AI mistrust costing businesses £29bn

Mistrust in AI could be costing businesses £29bn in lost productivity, according to technology company UnlikelyAI.

A survey by the firm found that 32% of employers are experiencing AI "burnout" due to the constant pressure to check outputs, as staff spend two-and-a-half hours per week either verifying or re-doing results.

Almost all respondents said they spent at least some time checking AI outputs per week, from quick sense checks (18%) to redoing some or all of a task manually (20%). Eighteen per cent said they ignored the output entirely.

As a result, only 57% of respondents said they were seeing a return on investment in time spent on AI. Thirteen per cent said, "it has been actively bad for the organisation".

UnlikelyAI's research also uncovered how employees were dealing with cognitive strains associated with relying on large language models (LLMs) such as ChatGPT, Gemini or Copilot.

Thirty per cent said they experienced "AI blindness", where they were losing perspective after repeatedly prompting AI tools and receiving inconsistent answers. A third felt they were becoming too dependent and losing their skills after routine use.

Another common symptom was "analysis paralysis", where employees felt they were unable to decide whether to trust AI or their own intuition, cited by 31%.
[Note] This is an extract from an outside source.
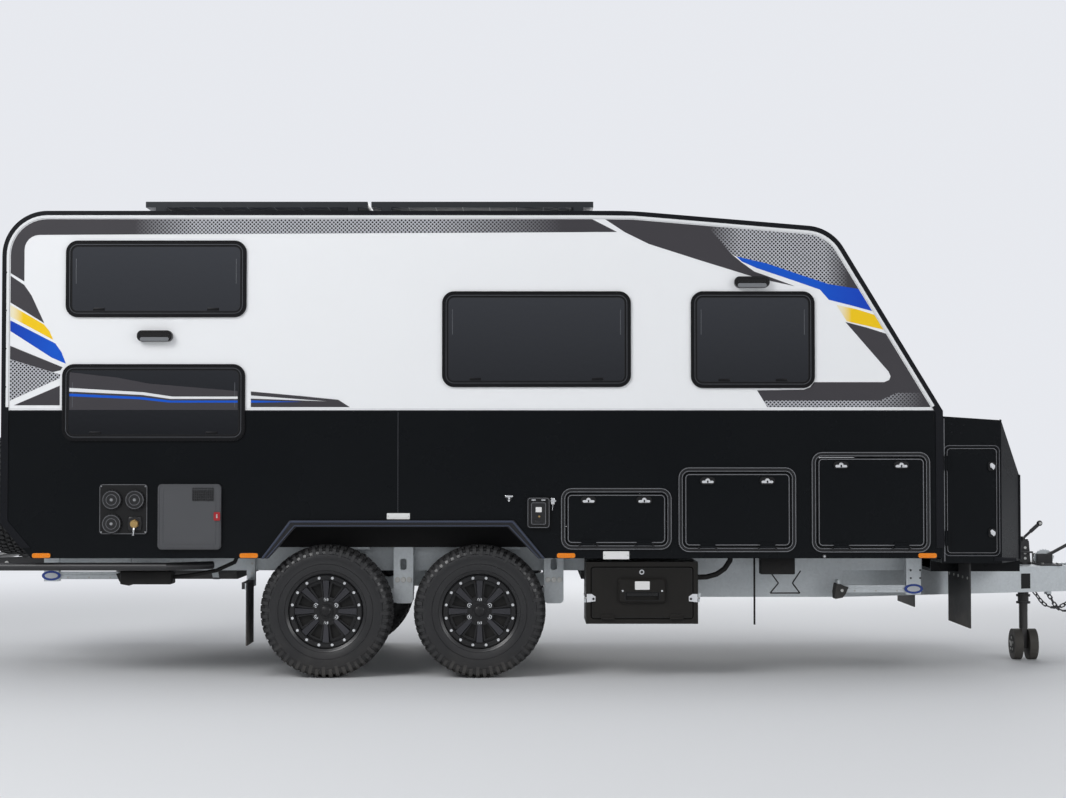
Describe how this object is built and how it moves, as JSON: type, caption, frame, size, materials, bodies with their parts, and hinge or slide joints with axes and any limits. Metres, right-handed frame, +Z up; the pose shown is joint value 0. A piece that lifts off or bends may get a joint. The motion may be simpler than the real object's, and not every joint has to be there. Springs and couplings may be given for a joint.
{
  "type": "tandem-axle travel caravan",
  "caption": "Off-road travel caravan on its jockey wheels: sloping nose, front boot, underslung toolbox, hatches and doors that open, drop-down corner legs and a rear spare wheel.",
  "frame": {"origin": "on the ground, in the middle of the whole outline from rear bar to coupling and from side to side", "axes": "+X forward to the coupling, +Y to the left (door) side, +Z up"},
  "size_m": [7.66, 2.595, 2.885],
  "materials": {
    "white_wall": "smooth white composite sheet",
    "black_wall": "satin black composite sheet",
    "galvanised": "hot-dip galvanised steel with soft spangle",
    "black_steel": "satin black powder coat",
    "rim_black": "satin black alloy",
    "tyre_rubber": "matt tyre rubber",
    "flap_rubber": "matt rubber sheet",
    "dark_glass": "dark tinted acrylic",
    "black_plastic": "fine-grained moulded plastic",
    "grey_plastic": "moulded grey plastic",
    "tank_plastic": "rotomoulded tank plastic behind guards",
    "lamp_lens": "amber lens",
    "solar_cells": "dark cells under glass in an aluminium frame",
    "white_plastic": "white moulded plastic",
    "silver_alloy": "anodised extrusion",
    "floor_ply": "sealed ply and glass-fibre sheet"
  },
  "bodies": {
    "root": {"main_rails": "galvanised", "cross_members": "galvanised", "drawbar_rails": "galvanised", "coupling": "black_steel", "handbrake": "black_steel", "jack_tube": "black_steel", "trailing_arms": "galvanised", "springs_and_dampers": "black_steel", "hanger_brackets": "galvanised", "floor_panel": "floor_ply", "wheel_boxes": "black_plastic", "side_wall_upper_right": "white_wall", "side_wall_lower_right": "black_wall", "side_wall_upper_left": "white_wall", "side_wall_lower_left": "black_wall", "roof_panel": "white_wall", "rear_wall": "white_wall", "front_wall": "black_wall", "edge_mouldings": "black_steel", "wheel_arch_trims": "black_plastic", "window_frames": "black_plastic", "window_panes": "dark_glass", "boot_shell": "black_wall", "opening_frames": "black_plastic", "toolbox_shell": "black_steel", "water_tanks": "tank_plastic", "rear_bumper": "black_steel", "spare_tyre": "tyre_rubber", "spare_rim": "rim_black", "mud_flaps": "flap_rubber", "solar_panels": "solar_cells", "roof_hatches": "white_plastic", "road_lamps": "lamp_lens", "wall_fittings": "black_plastic", "heater_cover": "grey_plastic", "awning_cassette": "silver_alloy"},
    "wheel_rear_right": {"tyre_rear_right": "tyre_rubber", "rim_rear_right": "rim_black"},
    "wheel_rear_left": {"tyre_rear_left": "tyre_rubber", "rim_rear_left": "rim_black"},
    "wheel_front_right": {"tyre_front_right": "tyre_rubber", "rim_front_right": "rim_black"},
    "wheel_front_left": {"tyre_front_left": "tyre_rubber", "rim_front_left": "rim_black"},
    "galley_hatch": {"galley_hatch": "black_wall"},
    "middle_hatch": {"middle_hatch": "black_wall"},
    "tunnel_hatch_right": {"tunnel_hatch_right": "black_wall"},
    "tunnel_hatch_left": {"tunnel_hatch_left": "black_wall"},
    "entry_door": {"entry_door": "white_wall", "entry_door_pane": "dark_glass"},
    "boot_door_right": {"boot_door_right": "black_wall"},
    "boot_door_left": {"boot_door_left": "black_wall"},
    "toolbox_door": {"toolbox_door": "black_steel"},
    "corner_leg_rear_right": {"corner_leg_rear_right": "galvanised"},
    "corner_leg_rear_left": {"corner_leg_rear_left": "galvanised"},
    "corner_leg_front_right": {"corner_leg_front_right": "galvanised"},
    "corner_leg_front_left": {"corner_leg_front_left": "galvanised"},
    "jack_leg": {"jack_leg": "black_steel"},
    "jockey_wheels": {"jockey_wheels": "black_plastic"},
    "entry_step": {"entry_step": "silver_alloy"}
  },
  "joints": [
    {"name": "wheel_rear_right_spin", "type": "hinge", "parent": "root", "child": "wheel_rear_right", "pos_m": [-1.472, -1.0375, 0.4], "axis": [0, 1, 0], "continuous": true},
    {"name": "wheel_rear_left_spin", "type": "hinge", "parent": "root", "child": "wheel_rear_left", "pos_m": [-1.472, 1.0375, 0.4], "axis": [0, 1, 0], "continuous": true},
    {"name": "wheel_front_right_spin", "type": "hinge", "parent": "root", "child": "wheel_front_right", "pos_m": [-0.546, -1.0375, 0.4], "axis": [0, 1, 0], "continuous": true},
    {"name": "wheel_front_left_spin", "type": "hinge", "parent": "root", "child": "wheel_front_left", "pos_m": [-0.546, 1.0375, 0.4], "axis": [0, 1, 0], "continuous": true},
    {"name": "galley_hatch_hinge", "type": "hinge", "parent": "root", "child": "galley_hatch", "pos_m": [0.275, -1.246, 0.809], "axis": [1, 0, 0], "range_deg": [0, 150]},
    {"name": "middle_hatch_hinge", "type": "hinge", "parent": "root", "child": "middle_hatch", "pos_m": [1, -1.246, 0.794], "axis": [1, 0, 0], "range_deg": [0, 150]},
    {"name": "tunnel_hatch_right_hinge", "type": "hinge", "parent": "root", "child": "tunnel_hatch_right", "pos_m": [1.801, -1.246, 0.792], "axis": [1, 0, 0], "range_deg": [0, 150]},
    {"name": "tunnel_hatch_left_hinge", "type": "hinge", "parent": "root", "child": "tunnel_hatch_left", "pos_m": [1.801, 1.246, 0.792], "axis": [-1, 0, 0], "range_deg": [0, 150]},
    {"name": "entry_door_hinge", "type": "hinge", "parent": "root", "child": "entry_door", "pos_m": [0.545, 1.246, 1.685], "axis": [0, 0, -1], "range_deg": [0, 165]},
    {"name": "boot_door_right_hinge", "type": "hinge", "parent": "root", "child": "boot_door_right", "pos_m": [2.253, -1.218, 1.068], "axis": [0, 0, -1], "range_deg": [0, 110]},
    {"name": "boot_door_left_hinge", "type": "hinge", "parent": "root", "child": "boot_door_left", "pos_m": [2.253, 1.218, 1.068], "axis": [0, 0, 1], "range_deg": [0, 110]},
    {"name": "toolbox_door_hinge", "type": "hinge", "parent": "root", "child": "toolbox_door", "pos_m": [0.43, -1.212, 0.363], "axis": [1, 0, 0], "range_deg": [0, 90]},
    {"name": "corner_leg_rear_right_swing", "type": "hinge", "parent": "root", "child": "corner_leg_rear_right", "pos_m": [-3.178, -0.905, 0.603], "axis": [0, 1, 0], "range_deg": [0, 75]},
    {"name": "corner_leg_rear_left_swing", "type": "hinge", "parent": "root", "child": "corner_leg_rear_left", "pos_m": [-3.178, 0.905, 0.603], "axis": [0, 1, 0], "range_deg": [0, 75]},
    {"name": "corner_leg_front_right_swing", "type": "hinge", "parent": "root", "child": "corner_leg_front_right", "pos_m": [2.11, -0.905, 0.522], "axis": [0, -1, 0], "range_deg": [0, 65]},
    {"name": "corner_leg_front_left_swing", "type": "hinge", "parent": "root", "child": "corner_leg_front_left", "pos_m": [2.11, 0.905, 0.522], "axis": [0, -1, 0], "range_deg": [0, 65]},
    {"name": "jack_slide", "type": "slide", "parent": "root", "child": "jack_leg", "axis": [0, 0, 1], "range_m": [0, 0.155]},
    {"name": "jockey_wheel_spin", "type": "hinge", "parent": "jack_leg", "child": "jockey_wheels", "pos_m": [3.013, 0, 0.1], "axis": [1, 0, 0], "continuous": true},
    {"name": "entry_step_slide", "type": "slide", "parent": "root", "child": "entry_step", "axis": [0, 1, 0], "range_m": [0, 0.24]}
  ]
}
When asked why there were such high levels of mistrust in AI, 32% said explainability of outputs was an issue; 32% said security and safety; 31% questioned the consistency of answers; and 31% felt outputs were logically or factually incorrect.

More than a quarter (28%) encountered hallucinations, where AI produces entirely fabricated outputs.

William Tunstall-Pedoe, CEO and founder of UnlikelyAI, said the research highlighted a critical challenge.

"There has to be a better way to use AI. LLMs have strengths in specific, limited areas, but there's a huge lack of understanding about when to use them and when to look to other, less fallible models. That's where this trust gap is coming from," he said.

He advised companies to set ground rules for appropriate AI use, adding: "Clarity helps eliminate anxiety and uncertainty - so people are free to perform better, in the knowledge they're using a tool responsibly and within guardrails."

Managers should also train teams on different types of AI and their strengths and weaknesses, and encourage staff to prioritise explainability over novelty.

"When you're in a high-stakes business context, the long-term ROI on trustworthiness far outweighs the short-term gains of speed alone," he said.

Earlier this week, a survey by software company The Access Group found that seven in 10 employees are "experimenting" with AI tools in their daily work, but only one in five had received any formal training.